Stated task:
Give again, word for word, each line from the top of the listing through the line that holds "return np.column_stack([np.interp(places, along, fine[:, i])".

Recorded information:
■ ■ ■

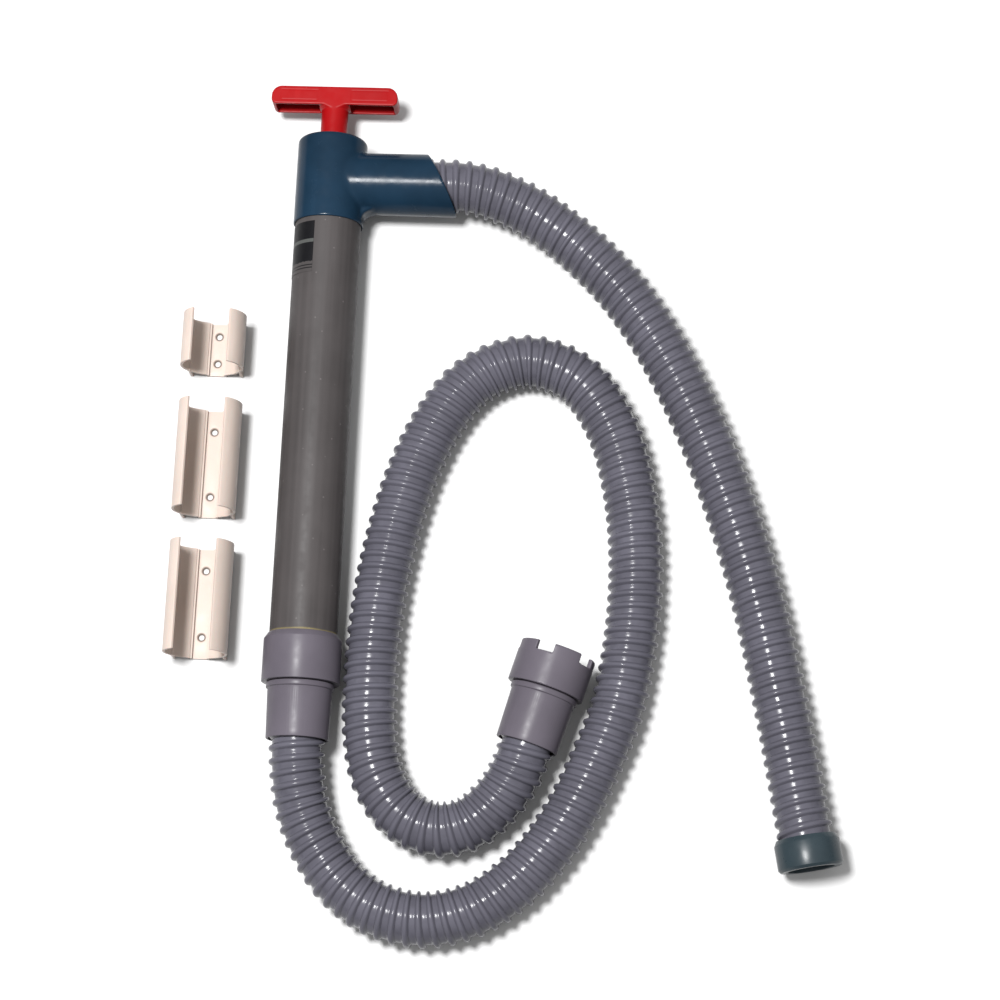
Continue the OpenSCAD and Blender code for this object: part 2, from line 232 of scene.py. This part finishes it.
def smooth_line(route, step):
    """Points a step apart, in metres, on the centripetal Catmull-Rom curve through a route."""
    p = np.array(route, float) * MM
    p = np.vstack([2 * p[0] - p[1], p, 2 * p[-1] - p[-2]])
    fine = []
    for a, b, c, d in zip(p, p[1:], p[2:], p[3:]):
        t0 = 0.0
        t1 = t0 + math.sqrt(np.linalg.norm(b - a))
        t2 = t1 + math.sqrt(np.linalg.norm(c - b))
        t3 = t2 + math.sqrt(np.linalg.norm(d - c))
        for t in np.linspace(t1, t2, CURVE_STEPS, endpoint=False):
            ab = (t1 - t) / (t1 - t0) * a + (t - t0) / (t1 - t0) * b
            bc = (t2 - t) / (t2 - t1) * b + (t - t1) / (t2 - t1) * c
            cd = (t3 - t) / (t3 - t2) * c + (t - t2) / (t3 - t2) * d
            abc = (t2 - t) / (t2 - t0) * ab + (t - t0) / (t2 - t0) * bc
            bcd = (t3 - t) / (t3 - t1) * bc + (t - t1) / (t3 - t1) * cd
            fine.append((t2 - t) / (t2 - t1) * abc + (t - t1) / (t2 - t1) * bcd)
    fine = np.array(fine + [p[-2]])
    along = np.concatenate([[0], np.cumsum(np.linalg.norm(np.diff(fine, axis=0), axis=1))])
    count = max(2, int(round(along[-1] / step)))
    places = np.linspace(0, along[-1], count + 1)
    return np.column_stack([np.interp(places, along, fine[:, i]) for i in range(3)]), places


def frames(line):
    """Side and up directions, square to the line, that stay level."""
    heading = np.gradient(line, axis=0)
    heading /= np.linalg.norm(heading, axis=1)[:, None]
    side = np.cross(heading, [0, 0, 1.0])
    side /= np.linalg.norm(side, axis=1)[:, None]
    return side, np.cross(side, heading)


def rib_height(turns):
    """How far a rib stands out, 0 to 1, by turns along its helix, and the flat's crown."""
    phase = np.mod(turns, 1.0)
    near = np.abs(phase - 0.5) / (RIB_SHARE / 2)
    rib = np.clip(1 - near ** 3, 0, 1)
    flat = np.mod(phase - 0.5 - RIB_SHARE / 2, 1.0) / (1 - RIB_SHARE)
    crown = np.where(flat < 1, np.sin(np.clip(flat, 0, 1) * math.pi), 0)
    return rib, crown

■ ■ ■

Reply to the exercise:
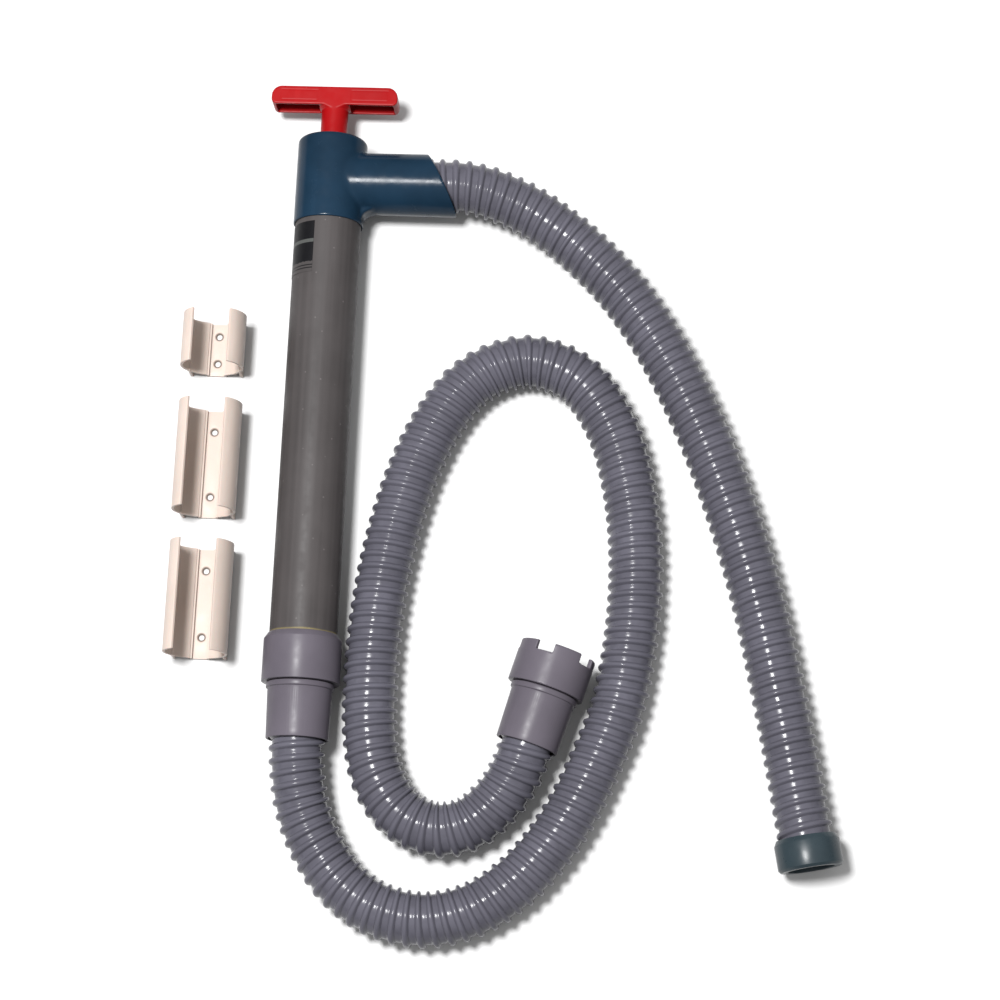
Continue the OpenSCAD and Blender code for this object: part 2, from line 232 of scene.py. This part finishes it.
def smooth_line(route, step):
    """Points a step apart, in metres, on the centripetal Catmull-Rom curve through a route."""
    p = np.array(route, float) * MM
    p = np.vstack([2 * p[0] - p[1], p, 2 * p[-1] - p[-2]])
    fine = []
    for a, b, c, d in zip(p, p[1:], p[2:], p[3:]):
        t0 = 0.0
        t1 = t0 + math.sqrt(np.linalg.norm(b - a))
        t2 = t1 + math.sqrt(np.linalg.norm(c - b))
        t3 = t2 + math.sqrt(np.linalg.norm(d - c))
        for t in np.linspace(t1, t2, CURVE_STEPS, endpoint=False):
            ab = (t1 - t) / (t1 - t0) * a + (t - t0) / (t1 - t0) * b
            bc = (t2 - t) / (t2 - t1) * b + (t - t1) / (t2 - t1) * c
            cd = (t3 - t) / (t3 - t2) * c + (t - t2) / (t3 - t2) * d
            abc = (t2 - t) / (t2 - t0) * ab + (t - t0) / (t2 - t0) * bc
            bcd = (t3 - t) / (t3 - t1) * bc + (t - t1) / (t3 - t1) * cd
            fine.append((t2 - t) / (t2 - t1) * abc + (t - t1) / (t2 - t1) * bcd)
    fine = np.array(fine + [p[-2]])
    along = np.concatenate([[0], np.cumsum(np.linalg.norm(np.diff(fine, axis=0), axis=1))])
    count = max(2, int(round(along[-1] / step)))
    places = np.linspace(0, along[-1], count + 1)
    return np.column_stack([np.interp(places, along, fine[:, i]) for i in range(3)]), places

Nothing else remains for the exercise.